**Data**

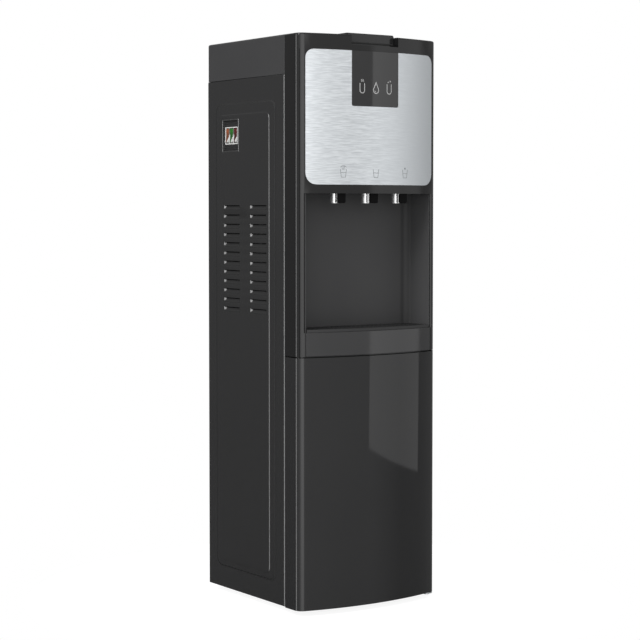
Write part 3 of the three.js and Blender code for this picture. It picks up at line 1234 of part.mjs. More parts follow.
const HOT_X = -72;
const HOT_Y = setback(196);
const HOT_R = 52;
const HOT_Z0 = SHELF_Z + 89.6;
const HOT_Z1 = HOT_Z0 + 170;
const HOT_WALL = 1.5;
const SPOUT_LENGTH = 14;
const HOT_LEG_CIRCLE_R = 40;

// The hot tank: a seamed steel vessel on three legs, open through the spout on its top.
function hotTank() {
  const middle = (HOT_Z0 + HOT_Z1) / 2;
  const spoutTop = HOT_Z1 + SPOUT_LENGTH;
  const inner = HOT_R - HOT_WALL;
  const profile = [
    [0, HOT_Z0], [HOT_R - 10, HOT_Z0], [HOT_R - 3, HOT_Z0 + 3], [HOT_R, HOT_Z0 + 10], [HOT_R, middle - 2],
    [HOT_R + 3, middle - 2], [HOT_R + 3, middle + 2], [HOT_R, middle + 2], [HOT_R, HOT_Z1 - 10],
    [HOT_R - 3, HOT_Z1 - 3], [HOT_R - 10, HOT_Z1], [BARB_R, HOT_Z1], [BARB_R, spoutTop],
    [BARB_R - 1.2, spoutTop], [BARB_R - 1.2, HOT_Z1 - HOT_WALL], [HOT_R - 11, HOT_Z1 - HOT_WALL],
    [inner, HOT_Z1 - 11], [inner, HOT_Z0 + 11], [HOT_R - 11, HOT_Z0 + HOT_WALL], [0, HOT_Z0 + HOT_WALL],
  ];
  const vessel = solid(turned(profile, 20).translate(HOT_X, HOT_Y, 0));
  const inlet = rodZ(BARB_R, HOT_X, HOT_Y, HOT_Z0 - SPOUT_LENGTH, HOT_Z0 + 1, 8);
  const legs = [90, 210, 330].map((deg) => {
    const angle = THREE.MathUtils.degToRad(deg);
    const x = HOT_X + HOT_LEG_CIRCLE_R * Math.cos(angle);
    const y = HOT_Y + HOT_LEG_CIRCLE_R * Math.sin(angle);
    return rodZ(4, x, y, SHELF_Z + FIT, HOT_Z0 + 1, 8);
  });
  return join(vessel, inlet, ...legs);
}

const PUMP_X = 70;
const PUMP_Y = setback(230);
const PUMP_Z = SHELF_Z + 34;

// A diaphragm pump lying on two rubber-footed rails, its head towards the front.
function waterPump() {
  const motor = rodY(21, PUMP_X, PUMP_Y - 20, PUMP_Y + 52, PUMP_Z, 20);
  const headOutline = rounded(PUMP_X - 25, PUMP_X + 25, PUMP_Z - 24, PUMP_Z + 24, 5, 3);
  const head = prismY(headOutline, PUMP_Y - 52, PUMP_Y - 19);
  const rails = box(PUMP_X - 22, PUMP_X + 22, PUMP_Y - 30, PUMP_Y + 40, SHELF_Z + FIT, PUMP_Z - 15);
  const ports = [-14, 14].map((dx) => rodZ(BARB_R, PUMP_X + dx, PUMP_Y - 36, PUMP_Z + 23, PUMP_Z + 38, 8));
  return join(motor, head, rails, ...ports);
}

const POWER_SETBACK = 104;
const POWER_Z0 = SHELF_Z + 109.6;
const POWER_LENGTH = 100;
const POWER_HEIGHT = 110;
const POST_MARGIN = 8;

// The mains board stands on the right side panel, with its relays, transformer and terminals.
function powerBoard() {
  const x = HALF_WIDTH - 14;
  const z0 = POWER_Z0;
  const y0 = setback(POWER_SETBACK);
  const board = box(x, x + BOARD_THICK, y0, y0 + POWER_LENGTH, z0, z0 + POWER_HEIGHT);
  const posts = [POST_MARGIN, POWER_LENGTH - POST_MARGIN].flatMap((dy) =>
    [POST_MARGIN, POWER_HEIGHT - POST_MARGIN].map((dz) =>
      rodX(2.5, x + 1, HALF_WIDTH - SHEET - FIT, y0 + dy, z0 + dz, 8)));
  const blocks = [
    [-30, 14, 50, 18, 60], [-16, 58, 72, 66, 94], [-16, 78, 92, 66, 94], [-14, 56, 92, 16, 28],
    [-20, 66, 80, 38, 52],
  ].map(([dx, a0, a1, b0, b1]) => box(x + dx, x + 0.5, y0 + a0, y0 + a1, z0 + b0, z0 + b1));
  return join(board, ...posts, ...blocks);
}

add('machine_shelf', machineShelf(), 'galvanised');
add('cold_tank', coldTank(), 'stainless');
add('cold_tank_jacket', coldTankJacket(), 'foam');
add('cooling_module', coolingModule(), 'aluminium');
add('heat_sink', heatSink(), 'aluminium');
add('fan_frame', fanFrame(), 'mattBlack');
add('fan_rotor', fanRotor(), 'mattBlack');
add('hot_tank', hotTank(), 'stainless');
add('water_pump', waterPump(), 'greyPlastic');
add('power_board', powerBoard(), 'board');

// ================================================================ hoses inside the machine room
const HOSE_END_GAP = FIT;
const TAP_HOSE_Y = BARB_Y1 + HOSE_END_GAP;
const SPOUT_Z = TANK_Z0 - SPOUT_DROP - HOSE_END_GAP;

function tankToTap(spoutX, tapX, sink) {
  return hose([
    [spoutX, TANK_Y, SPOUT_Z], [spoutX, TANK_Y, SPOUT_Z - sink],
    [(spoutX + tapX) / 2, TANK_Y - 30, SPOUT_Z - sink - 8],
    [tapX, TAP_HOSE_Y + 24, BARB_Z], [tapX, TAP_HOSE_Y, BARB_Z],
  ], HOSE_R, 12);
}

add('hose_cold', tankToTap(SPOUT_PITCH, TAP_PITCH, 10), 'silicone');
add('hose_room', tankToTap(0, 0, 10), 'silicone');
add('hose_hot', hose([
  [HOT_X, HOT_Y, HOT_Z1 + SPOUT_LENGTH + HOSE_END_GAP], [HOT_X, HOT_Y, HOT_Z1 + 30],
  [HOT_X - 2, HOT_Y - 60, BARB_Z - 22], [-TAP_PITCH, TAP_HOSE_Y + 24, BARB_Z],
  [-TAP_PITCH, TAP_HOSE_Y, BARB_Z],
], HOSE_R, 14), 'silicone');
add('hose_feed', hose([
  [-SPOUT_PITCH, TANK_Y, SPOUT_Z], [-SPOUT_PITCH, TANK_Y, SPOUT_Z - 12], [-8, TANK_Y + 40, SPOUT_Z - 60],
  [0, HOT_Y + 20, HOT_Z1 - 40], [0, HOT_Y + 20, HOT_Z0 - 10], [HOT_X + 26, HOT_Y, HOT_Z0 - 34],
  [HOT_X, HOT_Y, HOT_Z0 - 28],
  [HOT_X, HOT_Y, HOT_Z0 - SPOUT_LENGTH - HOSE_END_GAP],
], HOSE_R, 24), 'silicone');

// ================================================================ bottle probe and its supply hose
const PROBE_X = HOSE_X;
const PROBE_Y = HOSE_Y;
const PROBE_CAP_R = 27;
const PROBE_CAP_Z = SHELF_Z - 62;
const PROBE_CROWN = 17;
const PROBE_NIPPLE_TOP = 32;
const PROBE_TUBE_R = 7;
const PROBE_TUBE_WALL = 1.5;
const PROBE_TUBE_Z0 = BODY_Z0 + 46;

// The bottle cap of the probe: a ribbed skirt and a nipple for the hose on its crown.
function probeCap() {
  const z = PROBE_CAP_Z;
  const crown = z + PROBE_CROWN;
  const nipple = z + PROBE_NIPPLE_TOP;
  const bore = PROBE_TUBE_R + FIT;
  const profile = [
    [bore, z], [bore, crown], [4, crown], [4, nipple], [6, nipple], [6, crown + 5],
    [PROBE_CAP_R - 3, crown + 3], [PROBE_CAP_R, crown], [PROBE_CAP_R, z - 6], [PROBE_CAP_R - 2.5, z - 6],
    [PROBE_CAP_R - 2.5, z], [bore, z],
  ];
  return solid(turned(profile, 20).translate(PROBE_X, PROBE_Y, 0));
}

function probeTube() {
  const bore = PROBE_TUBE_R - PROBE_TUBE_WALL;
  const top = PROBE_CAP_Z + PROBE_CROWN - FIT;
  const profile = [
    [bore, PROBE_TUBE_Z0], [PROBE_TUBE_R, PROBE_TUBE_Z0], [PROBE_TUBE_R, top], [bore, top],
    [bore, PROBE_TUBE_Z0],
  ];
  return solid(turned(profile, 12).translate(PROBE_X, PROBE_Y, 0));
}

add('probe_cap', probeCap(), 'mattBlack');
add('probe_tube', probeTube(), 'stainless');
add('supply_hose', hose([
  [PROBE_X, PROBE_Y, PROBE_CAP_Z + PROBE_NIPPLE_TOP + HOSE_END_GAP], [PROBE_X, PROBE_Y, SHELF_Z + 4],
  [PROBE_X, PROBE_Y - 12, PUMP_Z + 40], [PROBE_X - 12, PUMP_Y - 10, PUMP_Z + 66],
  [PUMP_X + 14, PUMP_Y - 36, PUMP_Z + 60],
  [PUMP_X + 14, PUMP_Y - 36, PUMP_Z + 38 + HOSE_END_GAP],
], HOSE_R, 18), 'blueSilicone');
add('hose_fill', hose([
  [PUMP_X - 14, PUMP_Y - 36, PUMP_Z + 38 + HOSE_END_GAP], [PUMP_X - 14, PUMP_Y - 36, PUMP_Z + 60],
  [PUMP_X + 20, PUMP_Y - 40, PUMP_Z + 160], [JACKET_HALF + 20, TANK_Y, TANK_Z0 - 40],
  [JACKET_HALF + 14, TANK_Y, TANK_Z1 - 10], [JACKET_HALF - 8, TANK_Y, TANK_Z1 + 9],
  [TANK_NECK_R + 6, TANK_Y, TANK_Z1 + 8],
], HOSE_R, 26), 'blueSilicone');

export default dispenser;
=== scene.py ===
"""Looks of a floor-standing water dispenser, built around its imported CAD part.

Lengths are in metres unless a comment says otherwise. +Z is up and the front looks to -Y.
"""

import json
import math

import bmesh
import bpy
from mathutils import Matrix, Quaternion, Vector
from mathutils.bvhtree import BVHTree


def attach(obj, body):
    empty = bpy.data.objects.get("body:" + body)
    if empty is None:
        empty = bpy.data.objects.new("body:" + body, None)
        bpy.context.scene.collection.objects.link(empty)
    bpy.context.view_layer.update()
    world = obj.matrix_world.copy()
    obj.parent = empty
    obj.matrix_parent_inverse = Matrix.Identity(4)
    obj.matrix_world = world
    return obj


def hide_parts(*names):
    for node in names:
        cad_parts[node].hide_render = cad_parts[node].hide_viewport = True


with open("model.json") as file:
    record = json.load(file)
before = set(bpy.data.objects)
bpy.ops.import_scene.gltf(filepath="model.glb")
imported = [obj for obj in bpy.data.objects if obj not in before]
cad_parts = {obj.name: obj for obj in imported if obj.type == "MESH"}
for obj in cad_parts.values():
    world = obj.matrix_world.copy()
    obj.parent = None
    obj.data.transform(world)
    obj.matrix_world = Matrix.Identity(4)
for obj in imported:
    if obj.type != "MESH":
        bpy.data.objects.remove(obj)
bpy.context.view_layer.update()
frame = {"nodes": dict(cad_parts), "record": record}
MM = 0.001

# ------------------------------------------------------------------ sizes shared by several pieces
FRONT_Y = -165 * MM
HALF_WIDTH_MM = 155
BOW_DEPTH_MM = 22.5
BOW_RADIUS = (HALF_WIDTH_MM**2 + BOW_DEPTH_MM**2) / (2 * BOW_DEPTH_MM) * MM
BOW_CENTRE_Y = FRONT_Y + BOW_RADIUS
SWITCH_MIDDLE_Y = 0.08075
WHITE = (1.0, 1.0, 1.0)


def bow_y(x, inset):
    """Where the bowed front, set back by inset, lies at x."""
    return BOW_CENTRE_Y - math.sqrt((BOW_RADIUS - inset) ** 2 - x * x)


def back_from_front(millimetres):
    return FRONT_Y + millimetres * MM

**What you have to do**
Output the section opening with the line that has "add('probe_cap', probeCap(), 'mattBlack');" and closing with the line that has "before = set(bpy.data.objects)". Keep both end lines and leave out the rest.

**Result below**
add('probe_cap', probeCap(), 'mattBlack');
add('probe_tube', probeTube(), 'stainless');
add('supply_hose', hose([
  [PROBE_X, PROBE_Y, PROBE_CAP_Z + PROBE_NIPPLE_TOP + HOSE_END_GAP], [PROBE_X, PROBE_Y, SHELF_Z + 4],
  [PROBE_X, PROBE_Y - 12, PUMP_Z + 40], [PROBE_X - 12, PUMP_Y - 10, PUMP_Z + 66],
  [PUMP_X + 14, PUMP_Y - 36, PUMP_Z + 60],
  [PUMP_X + 14, PUMP_Y - 36, PUMP_Z + 38 + HOSE_END_GAP],
], HOSE_R, 18), 'blueSilicone');
add('hose_fill', hose([
  [PUMP_X - 14, PUMP_Y - 36, PUMP_Z + 38 + HOSE_END_GAP], [PUMP_X - 14, PUMP_Y - 36, PUMP_Z + 60],
  [PUMP_X + 20, PUMP_Y - 40, PUMP_Z + 160], [JACKET_HALF + 20, TANK_Y, TANK_Z0 - 40],
  [JACKET_HALF + 14, TANK_Y, TANK_Z1 - 10], [JACKET_HALF - 8, TANK_Y, TANK_Z1 + 9],
  [TANK_NECK_R + 6, TANK_Y, TANK_Z1 + 8],
], HOSE_R, 26), 'blueSilicone');

export default dispenser;
=== scene.py ===
"""Looks of a floor-standing water dispenser, built around its imported CAD part.

Lengths are in metres unless a comment says otherwise. +Z is up and the front looks to -Y.
"""

import json
import math

import bmesh
import bpy
from mathutils import Matrix, Quaternion, Vector
from mathutils.bvhtree import BVHTree


def attach(obj, body):
    empty = bpy.data.objects.get("body:" + body)
    if empty is None:
        empty = bpy.data.objects.new("body:" + body, None)
        bpy.context.scene.collection.objects.link(empty)
    bpy.context.view_layer.update()
    world = obj.matrix_world.copy()
    obj.parent = empty
    obj.matrix_parent_inverse = Matrix.Identity(4)
    obj.matrix_world = world
    return obj


def hide_parts(*names):
    for node in names:
        cad_parts[node].hide_render = cad_parts[node].hide_viewport = True


with open("model.json") as file:
    record = json.load(file)
before = set(bpy.data.objects)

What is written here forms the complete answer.